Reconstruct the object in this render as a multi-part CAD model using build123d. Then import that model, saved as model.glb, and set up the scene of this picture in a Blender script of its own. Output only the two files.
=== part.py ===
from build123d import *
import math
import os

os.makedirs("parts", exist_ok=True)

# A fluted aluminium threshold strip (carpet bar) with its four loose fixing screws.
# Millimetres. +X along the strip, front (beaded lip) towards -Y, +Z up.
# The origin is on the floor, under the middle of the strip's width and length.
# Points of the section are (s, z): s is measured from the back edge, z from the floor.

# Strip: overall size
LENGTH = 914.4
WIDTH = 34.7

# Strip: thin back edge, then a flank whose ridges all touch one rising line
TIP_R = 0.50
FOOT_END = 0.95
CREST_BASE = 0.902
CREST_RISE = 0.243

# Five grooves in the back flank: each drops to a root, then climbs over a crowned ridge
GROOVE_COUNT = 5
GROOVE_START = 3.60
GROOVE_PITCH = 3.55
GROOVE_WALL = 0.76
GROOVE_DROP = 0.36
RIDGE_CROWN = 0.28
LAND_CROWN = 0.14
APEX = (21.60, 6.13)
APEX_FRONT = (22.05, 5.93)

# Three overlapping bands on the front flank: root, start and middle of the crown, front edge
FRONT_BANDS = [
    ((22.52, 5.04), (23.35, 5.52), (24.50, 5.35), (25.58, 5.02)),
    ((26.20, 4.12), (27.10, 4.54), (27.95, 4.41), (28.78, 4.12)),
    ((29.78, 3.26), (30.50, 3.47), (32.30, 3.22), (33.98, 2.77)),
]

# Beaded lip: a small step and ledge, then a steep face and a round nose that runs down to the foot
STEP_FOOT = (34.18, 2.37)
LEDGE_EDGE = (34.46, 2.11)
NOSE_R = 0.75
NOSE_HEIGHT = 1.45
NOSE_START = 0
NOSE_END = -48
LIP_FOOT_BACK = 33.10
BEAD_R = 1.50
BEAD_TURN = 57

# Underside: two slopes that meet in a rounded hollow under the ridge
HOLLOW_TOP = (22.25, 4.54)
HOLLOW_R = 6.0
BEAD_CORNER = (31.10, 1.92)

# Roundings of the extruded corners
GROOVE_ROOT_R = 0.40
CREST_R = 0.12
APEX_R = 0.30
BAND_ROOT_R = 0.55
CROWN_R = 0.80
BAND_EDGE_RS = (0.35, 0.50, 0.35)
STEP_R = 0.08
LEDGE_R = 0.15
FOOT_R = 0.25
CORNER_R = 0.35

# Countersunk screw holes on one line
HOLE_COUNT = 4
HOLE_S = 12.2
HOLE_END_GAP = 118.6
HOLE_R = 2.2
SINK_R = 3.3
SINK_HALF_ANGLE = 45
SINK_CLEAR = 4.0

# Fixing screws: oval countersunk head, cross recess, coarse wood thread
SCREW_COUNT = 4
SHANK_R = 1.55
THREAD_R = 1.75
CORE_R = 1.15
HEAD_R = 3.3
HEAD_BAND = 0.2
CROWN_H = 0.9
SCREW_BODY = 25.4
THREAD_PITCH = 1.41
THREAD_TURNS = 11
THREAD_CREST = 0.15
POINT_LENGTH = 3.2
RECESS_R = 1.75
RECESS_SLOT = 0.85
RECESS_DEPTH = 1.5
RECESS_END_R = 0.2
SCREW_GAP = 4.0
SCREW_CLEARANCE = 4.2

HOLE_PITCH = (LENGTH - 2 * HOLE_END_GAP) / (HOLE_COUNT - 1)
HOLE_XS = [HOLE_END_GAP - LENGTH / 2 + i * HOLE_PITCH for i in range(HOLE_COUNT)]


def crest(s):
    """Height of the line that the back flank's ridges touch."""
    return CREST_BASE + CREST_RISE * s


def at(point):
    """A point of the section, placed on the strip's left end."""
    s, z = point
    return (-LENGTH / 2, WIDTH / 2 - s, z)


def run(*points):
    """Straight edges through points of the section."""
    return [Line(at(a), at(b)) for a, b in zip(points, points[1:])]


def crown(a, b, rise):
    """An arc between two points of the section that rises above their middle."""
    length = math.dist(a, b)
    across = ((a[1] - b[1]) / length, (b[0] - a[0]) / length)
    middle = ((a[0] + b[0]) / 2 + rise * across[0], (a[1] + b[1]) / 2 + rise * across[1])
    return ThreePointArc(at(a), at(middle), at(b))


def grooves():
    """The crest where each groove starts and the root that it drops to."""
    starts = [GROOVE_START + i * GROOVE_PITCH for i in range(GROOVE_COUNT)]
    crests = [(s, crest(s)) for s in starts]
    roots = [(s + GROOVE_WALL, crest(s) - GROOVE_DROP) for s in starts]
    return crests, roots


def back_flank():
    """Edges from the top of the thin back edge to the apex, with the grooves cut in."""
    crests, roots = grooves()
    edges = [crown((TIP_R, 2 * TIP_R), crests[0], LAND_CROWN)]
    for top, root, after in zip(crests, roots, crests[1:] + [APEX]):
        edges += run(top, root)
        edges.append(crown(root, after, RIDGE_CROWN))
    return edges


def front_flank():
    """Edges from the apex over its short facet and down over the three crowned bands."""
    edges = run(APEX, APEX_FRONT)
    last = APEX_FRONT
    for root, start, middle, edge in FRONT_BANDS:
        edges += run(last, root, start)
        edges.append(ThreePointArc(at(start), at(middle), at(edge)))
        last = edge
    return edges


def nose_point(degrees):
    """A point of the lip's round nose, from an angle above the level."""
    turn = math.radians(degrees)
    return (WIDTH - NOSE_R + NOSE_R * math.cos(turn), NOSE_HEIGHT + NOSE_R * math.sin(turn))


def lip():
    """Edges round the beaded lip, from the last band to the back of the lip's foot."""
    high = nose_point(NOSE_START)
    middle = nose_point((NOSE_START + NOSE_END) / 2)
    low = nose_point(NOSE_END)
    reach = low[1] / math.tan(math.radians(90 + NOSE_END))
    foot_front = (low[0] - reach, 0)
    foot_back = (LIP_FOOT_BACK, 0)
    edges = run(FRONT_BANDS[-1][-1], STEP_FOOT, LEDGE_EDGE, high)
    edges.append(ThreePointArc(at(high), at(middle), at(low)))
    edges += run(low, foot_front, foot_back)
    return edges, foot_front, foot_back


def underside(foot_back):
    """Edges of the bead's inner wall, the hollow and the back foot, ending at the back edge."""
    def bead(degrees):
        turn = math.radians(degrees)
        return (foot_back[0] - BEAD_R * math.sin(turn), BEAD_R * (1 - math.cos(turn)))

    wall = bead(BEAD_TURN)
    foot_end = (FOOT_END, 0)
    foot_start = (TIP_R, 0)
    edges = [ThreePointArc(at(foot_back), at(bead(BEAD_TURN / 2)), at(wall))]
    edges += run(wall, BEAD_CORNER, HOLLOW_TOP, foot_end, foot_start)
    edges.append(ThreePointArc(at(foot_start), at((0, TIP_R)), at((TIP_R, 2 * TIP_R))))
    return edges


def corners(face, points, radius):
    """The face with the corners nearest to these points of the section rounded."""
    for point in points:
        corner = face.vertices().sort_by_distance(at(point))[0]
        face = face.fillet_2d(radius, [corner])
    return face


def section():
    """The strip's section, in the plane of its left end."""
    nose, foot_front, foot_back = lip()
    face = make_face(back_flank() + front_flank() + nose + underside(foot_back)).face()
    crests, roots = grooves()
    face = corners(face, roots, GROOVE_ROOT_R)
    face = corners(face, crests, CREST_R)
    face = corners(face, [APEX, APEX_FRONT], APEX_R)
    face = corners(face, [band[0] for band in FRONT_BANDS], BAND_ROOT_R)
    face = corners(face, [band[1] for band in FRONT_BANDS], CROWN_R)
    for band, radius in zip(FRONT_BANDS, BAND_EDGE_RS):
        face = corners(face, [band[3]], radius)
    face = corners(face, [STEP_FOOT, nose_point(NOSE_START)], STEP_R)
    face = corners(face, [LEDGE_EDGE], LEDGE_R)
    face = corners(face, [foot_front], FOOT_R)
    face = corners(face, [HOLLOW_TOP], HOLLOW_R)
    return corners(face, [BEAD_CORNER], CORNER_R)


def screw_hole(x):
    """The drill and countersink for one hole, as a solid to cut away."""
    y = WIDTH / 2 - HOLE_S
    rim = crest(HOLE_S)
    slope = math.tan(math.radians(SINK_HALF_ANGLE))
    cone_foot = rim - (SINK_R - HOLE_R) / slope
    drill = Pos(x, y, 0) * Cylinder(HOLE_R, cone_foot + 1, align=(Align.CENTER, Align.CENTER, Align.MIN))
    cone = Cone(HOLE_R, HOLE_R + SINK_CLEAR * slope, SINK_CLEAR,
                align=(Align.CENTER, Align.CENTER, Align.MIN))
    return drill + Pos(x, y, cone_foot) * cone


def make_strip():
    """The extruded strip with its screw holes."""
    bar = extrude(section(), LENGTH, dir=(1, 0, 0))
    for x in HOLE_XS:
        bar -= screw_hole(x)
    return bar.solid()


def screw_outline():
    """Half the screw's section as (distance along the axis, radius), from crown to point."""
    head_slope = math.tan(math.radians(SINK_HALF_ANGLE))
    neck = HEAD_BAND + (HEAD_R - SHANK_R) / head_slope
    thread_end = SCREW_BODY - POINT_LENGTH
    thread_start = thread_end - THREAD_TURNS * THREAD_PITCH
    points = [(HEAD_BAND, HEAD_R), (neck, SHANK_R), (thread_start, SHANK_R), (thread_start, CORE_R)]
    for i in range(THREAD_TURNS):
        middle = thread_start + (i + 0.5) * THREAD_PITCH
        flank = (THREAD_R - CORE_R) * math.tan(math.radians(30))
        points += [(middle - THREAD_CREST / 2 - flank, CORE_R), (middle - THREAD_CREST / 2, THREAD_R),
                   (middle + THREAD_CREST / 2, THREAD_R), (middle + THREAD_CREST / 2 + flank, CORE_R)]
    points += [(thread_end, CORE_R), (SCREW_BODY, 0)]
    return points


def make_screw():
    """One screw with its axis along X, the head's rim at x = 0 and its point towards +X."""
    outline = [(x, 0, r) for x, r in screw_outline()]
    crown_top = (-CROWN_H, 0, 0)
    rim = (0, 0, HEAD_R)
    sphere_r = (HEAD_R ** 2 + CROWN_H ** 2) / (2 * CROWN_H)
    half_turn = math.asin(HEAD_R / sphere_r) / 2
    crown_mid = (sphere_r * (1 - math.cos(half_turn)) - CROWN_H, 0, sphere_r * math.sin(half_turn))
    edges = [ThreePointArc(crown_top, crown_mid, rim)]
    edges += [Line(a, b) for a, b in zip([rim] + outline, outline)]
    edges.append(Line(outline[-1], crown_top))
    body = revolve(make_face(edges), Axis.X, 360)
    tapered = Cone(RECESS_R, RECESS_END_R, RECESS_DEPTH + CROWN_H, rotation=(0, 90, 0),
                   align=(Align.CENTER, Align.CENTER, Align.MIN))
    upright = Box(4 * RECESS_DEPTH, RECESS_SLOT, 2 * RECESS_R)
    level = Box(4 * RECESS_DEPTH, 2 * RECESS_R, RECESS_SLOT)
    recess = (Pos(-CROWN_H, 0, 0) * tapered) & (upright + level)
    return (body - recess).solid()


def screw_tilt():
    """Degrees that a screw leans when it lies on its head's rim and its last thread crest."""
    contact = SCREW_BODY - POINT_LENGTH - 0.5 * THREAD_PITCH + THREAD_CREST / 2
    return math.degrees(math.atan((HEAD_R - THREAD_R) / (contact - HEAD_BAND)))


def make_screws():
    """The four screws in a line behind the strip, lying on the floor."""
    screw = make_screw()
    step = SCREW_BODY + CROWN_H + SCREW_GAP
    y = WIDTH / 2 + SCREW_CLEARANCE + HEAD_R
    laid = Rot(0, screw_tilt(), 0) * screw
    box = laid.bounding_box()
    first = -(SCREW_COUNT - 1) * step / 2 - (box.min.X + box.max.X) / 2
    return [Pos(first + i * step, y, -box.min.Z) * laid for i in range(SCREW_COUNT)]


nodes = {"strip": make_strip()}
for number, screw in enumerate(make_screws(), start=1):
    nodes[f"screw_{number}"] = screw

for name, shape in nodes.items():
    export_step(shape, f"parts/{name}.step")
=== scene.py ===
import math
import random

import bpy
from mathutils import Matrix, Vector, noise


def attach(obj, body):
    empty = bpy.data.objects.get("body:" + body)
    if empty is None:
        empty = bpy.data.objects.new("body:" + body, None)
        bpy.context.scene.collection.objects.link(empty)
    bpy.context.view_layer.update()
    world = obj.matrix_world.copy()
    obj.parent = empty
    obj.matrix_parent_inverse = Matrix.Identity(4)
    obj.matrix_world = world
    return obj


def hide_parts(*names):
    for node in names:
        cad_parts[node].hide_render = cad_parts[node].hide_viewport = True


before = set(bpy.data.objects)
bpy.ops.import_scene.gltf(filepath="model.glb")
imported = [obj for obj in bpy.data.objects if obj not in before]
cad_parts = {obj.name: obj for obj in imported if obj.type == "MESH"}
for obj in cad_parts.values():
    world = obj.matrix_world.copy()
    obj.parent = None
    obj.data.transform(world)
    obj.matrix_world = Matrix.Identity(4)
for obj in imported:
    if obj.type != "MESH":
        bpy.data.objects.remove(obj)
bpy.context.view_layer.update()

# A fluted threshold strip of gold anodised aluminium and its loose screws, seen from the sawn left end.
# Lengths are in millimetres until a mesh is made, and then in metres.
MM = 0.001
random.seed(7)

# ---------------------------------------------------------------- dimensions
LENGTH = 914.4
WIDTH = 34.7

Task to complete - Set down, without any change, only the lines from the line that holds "screw = make_screw()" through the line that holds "random.seed(7)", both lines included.

Response to this task -
    screw = make_screw()
    step = SCREW_BODY + CROWN_H + SCREW_GAP
    y = WIDTH / 2 + SCREW_CLEARANCE + HEAD_R
    laid = Rot(0, screw_tilt(), 0) * screw
    box = laid.bounding_box()
    first = -(SCREW_COUNT - 1) * step / 2 - (box.min.X + box.max.X) / 2
    return [Pos(first + i * step, y, -box.min.Z) * laid for i in range(SCREW_COUNT)]


nodes = {"strip": make_strip()}
for number, screw in enumerate(make_screws(), start=1):
    nodes[f"screw_{number}"] = screw

for name, shape in nodes.items():
    export_step(shape, f"parts/{name}.step")
=== scene.py ===
import math
import random

import bpy
from mathutils import Matrix, Vector, noise


def attach(obj, body):
    empty = bpy.data.objects.get("body:" + body)
    if empty is None:
        empty = bpy.data.objects.new("body:" + body, None)
        bpy.context.scene.collection.objects.link(empty)
    bpy.context.view_layer.update()
    world = obj.matrix_world.copy()
    obj.parent = empty
    obj.matrix_parent_inverse = Matrix.Identity(4)
    obj.matrix_world = world
    return obj


def hide_parts(*names):
    for node in names:
        cad_parts[node].hide_render = cad_parts[node].hide_viewport = True


before = set(bpy.data.objects)
bpy.ops.import_scene.gltf(filepath="model.glb")
imported = [obj for obj in bpy.data.objects if obj not in before]
cad_parts = {obj.name: obj for obj in imported if obj.type == "MESH"}
for obj in cad_parts.values():
    world = obj.matrix_world.copy()
    obj.parent = None
    obj.data.transform(world)
    obj.matrix_world = Matrix.Identity(4)
for obj in imported:
    if obj.type != "MESH":
        bpy.data.objects.remove(obj)
bpy.context.view_layer.update()

# A fluted threshold strip of gold anodised aluminium and its loose screws, seen from the sawn left end.
# Lengths are in millimetres until a mesh is made, and then in metres.
MM = 0.001
random.seed(7)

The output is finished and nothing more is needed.